After digging further, I have some questions about how rendering works.

At 1st, it seems the lack of refresh when dragging things is because the refresh priority (for calling idle function) is lower than the mouse event priority.
This is consistent with the behavior of refresh working only when you move the mouse slowly.

I tried changing UPDATE_PRIORITY in sp-canvas.cpp to high, but it didn't help since idle_handler() & SPCanvas::paint() are being called frequently when when dragging rapidly.
But why don't the changes show on the screen? Is it drawing to an off screen buffer?

I noticed there's a call to gdk_widget_queue_draw_area() that's not in 0.92.  What does that do? The documentation says it will generate an expose event for that invalidated area, but that doesn't make sense because
why would you invalidate the region right after drawing it.

I just need to know where the screen is actually updated.


On Wed, Jan 3, 2018 at 12:34 AM, Yale Zhang <yzhang1985@...400...> wrote:
Correct, the slow refresh when dragging objects is still there. I'm looking into it next since it also kills my productivity. But for now at least, pen & calligraphy responsiveness matches that in 0.92. I use the Wacom pen all the time and with event compression it simply could not keep up with something like signing your name.

I've had lots of experience debugging CPU throughput bottlenecks (I've used Linux perf, gprof, Zoom, VTune), but not *latency* ones. Validating real time & parallel behavior is a lot hard from what I heard.

I've approached this rather amateurishly so far with good old printf() debugging :)  I just recorded the time stamps of a GdkEvent throughout its life cycle from creation, dispatch, and to when it's handled. You could plot all the events on parallel time lines (like in NVIDIA's CUDA profiler) to get a big picture and spot any anomalies (I've made a web app that generates parallel timelines in SVG) but that will probably take too long to study.

On Tue, Jan 2, 2018 at 4:07 PM, Eduard Braun <eduard.braun2@...173...> wrote:

Hi Yale,

great to see somebody looking into this!

I was looking into motion event compression before and it certainly sounds like something that could improve responsiveness of certain tools in Inkscape.

Unfortunately it does not noticeably improve redraw performance in relation to the cited bug for me - as mentioned in the bug report it becomes extremely noticeable with increasing window size and happens for "simple" tasks like moving a rect on canvas. For a 2560x1440 window redrawing basically stops for me while moving the mouse and only resumes once I stop movement of the mouse pointer...

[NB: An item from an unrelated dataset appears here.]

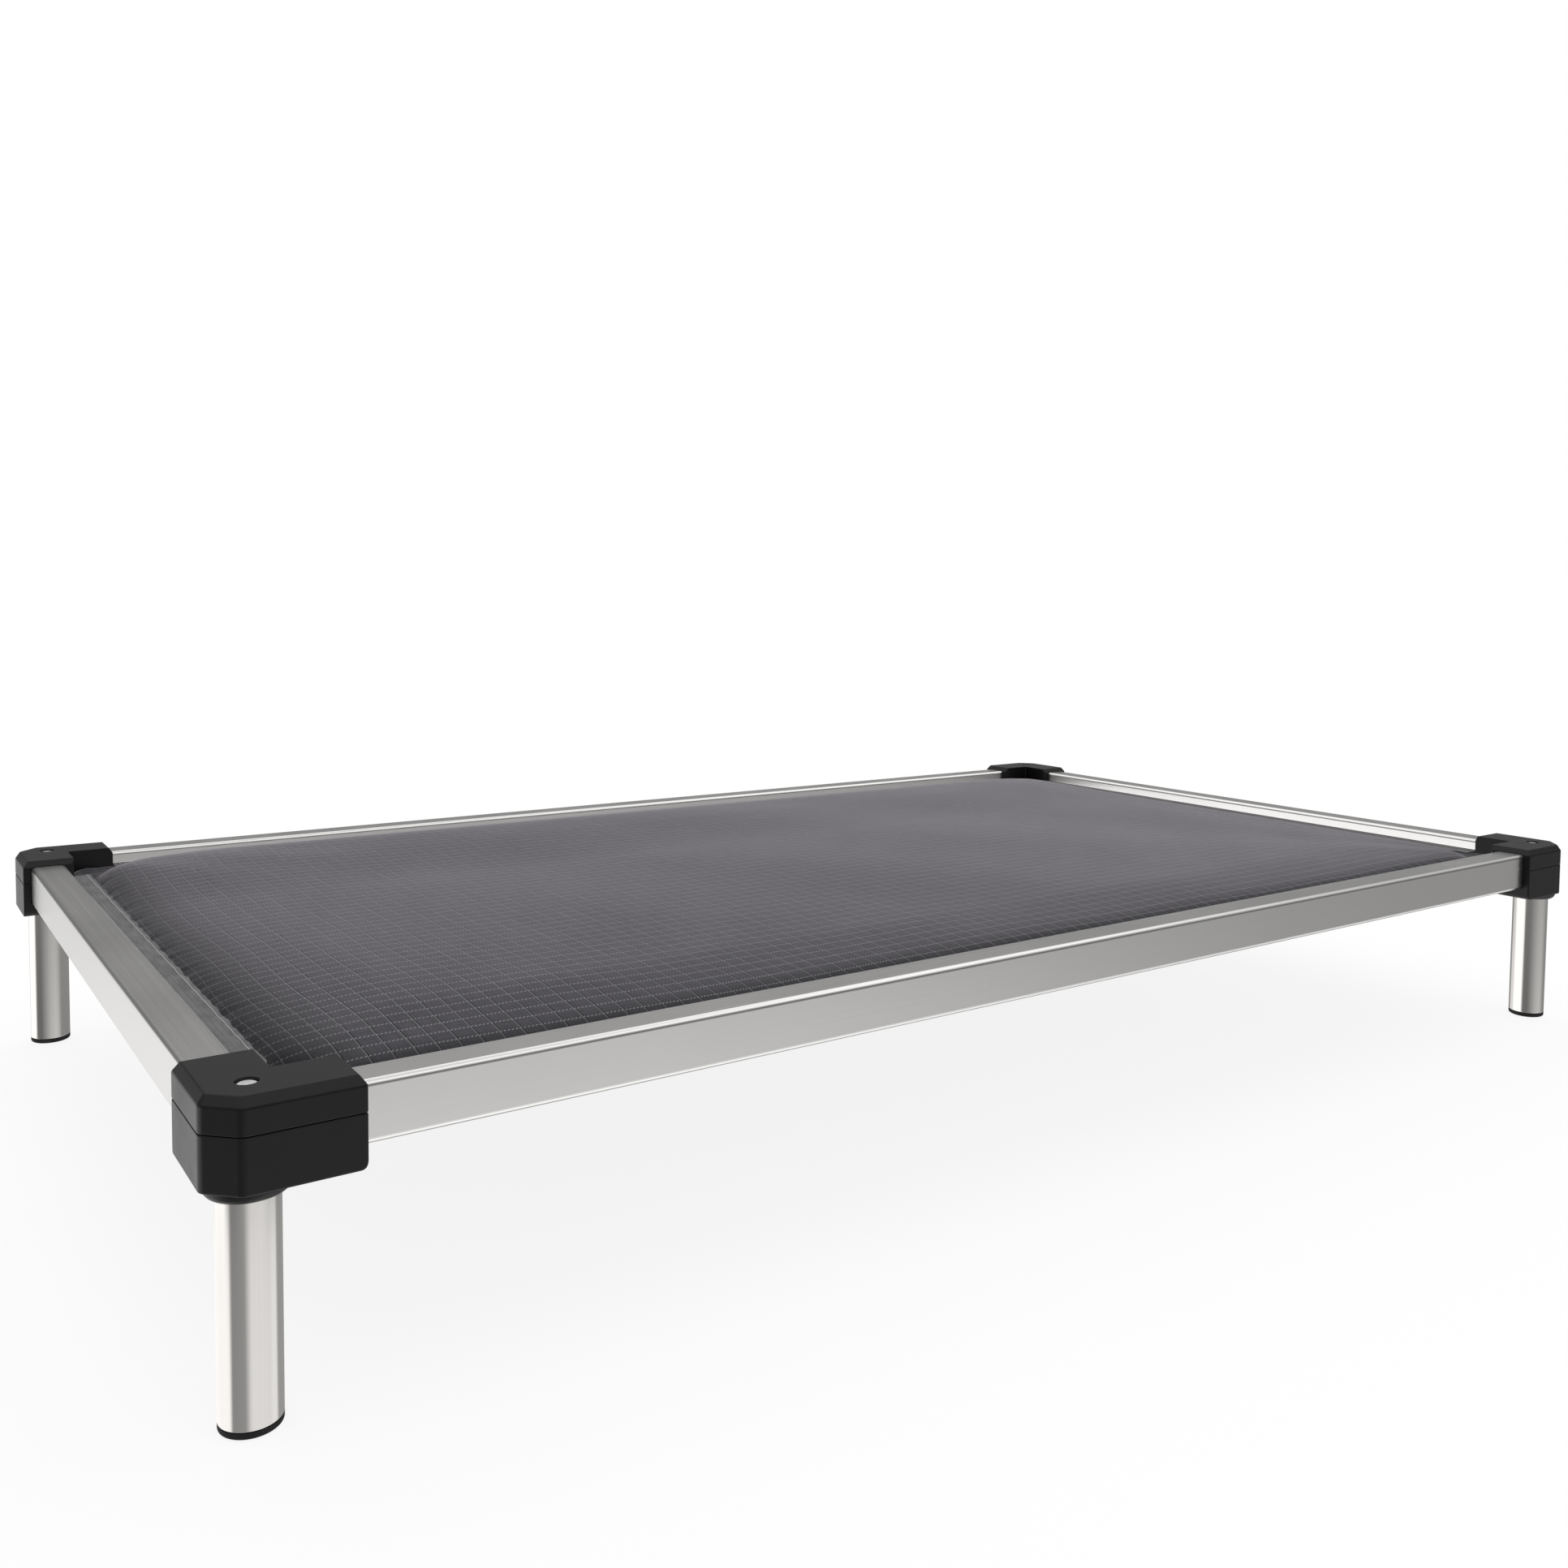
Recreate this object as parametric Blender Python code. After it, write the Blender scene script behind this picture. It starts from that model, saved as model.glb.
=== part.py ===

I hope we can figure out the source - you certainly seem to be more experienced with profiling tasks (maybe you can give me some pointers on your workflow?) eventually...

Best Regards,

Am 31.12.2017 um 10:52 schrieb Yale Zhang:
OK, I got developer access now. That was fast.

I've created a merge request

On Sun, Dec 31, 2017 at 4:08 AM, Yale Zhang <yzhang1985@...400...> wrote:
Hi, I've identified why drawing is lagging with GTK+3.

It's because of GTK3's motion event compression:

Adding a  gdk_window_set_event_compression (window, FALSE);  in SPCanvas::handle_realize() makes things much smoother.

At 1st I thought it was because the events were sitting in the queue for too long. So I added some timing code to measure the latency between when a motion event was generated in GDK  to when SPCanvas::paint() is called. Actually, I detect bursts of mouse moves or redraws and only use the 1st for latency measurements since there might not be a 1 to 1 relation between motion events and redraws. I was seeing a 4 to 10ms latency for head (GTK3) but only 0.5 ms for 0.92 (GTK2).

I thought I was on to something, but this mislead me for a while. Finally, I saw that the # motion events and redraws were 10x higher for GTK2.

I haven't stayed up to date with the GitLab migration. I tried to push a patch to my branch simdgenius_inkscape, migrated from Bazaar, but access is denied. I just requested project access, so appreciate it if someone grants it.